Tactics – that’s what they are – designed to keep users (our kids) scrolling, swiping, comparing, and craving. All of that comes at a cost – to mental health, to focus, to empathy, to identity. And yes, while mental health issues have many contributors – trauma, family violence, poverty – social media is like petrol added to those flames.

Social media companies have been left to run wild, and governments around the world have let them. The challenge now is that teenagers’ social lives are so deeply intertwined with these platforms that cutting the cord won’t be without its own set of problems. And let’s be honest, teenagers are resourceful – they’ll find ways to get around the ban.

But let’s not underestimate the symbolic importance of this moment. It’s a signal that enough is enough. That unregulated digital playgrounds aren’t okay. That society is finally willing to put the brakes on tech’s race for attention — at least where kids are concerned.

Navigating digital spaces safely

To me, the most important aspect of the ban isn’t the ban itself, but the discourse we’re finally having about social media; it’s giving us all a reason to have a long and overdue conversation with our kids about the dangers of social media, the harm it can cause, and how to engage with it safely. 

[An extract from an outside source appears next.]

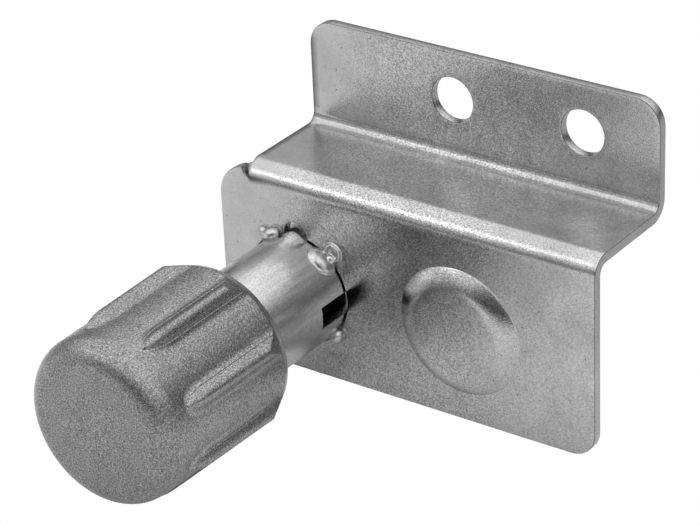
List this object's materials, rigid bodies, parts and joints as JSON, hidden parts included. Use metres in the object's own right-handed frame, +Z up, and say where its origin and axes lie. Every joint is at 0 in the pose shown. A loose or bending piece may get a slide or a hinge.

We should be teaching our kids to be critical thinkers in digital spaces – to understand how platforms work, what’s real and what’s curated, and how to protect their mental wellbeing. And we as adults need to model that behaviour too.

If we want to move beyond band-aids, we’ll need a shared, sustained effort — from families, educators, policymakers, and yes, even the platforms themselves. Because the next generation deserves more than algorithmic chaos and curated perfection. They deserve digital spaces designed for safety, not just scale.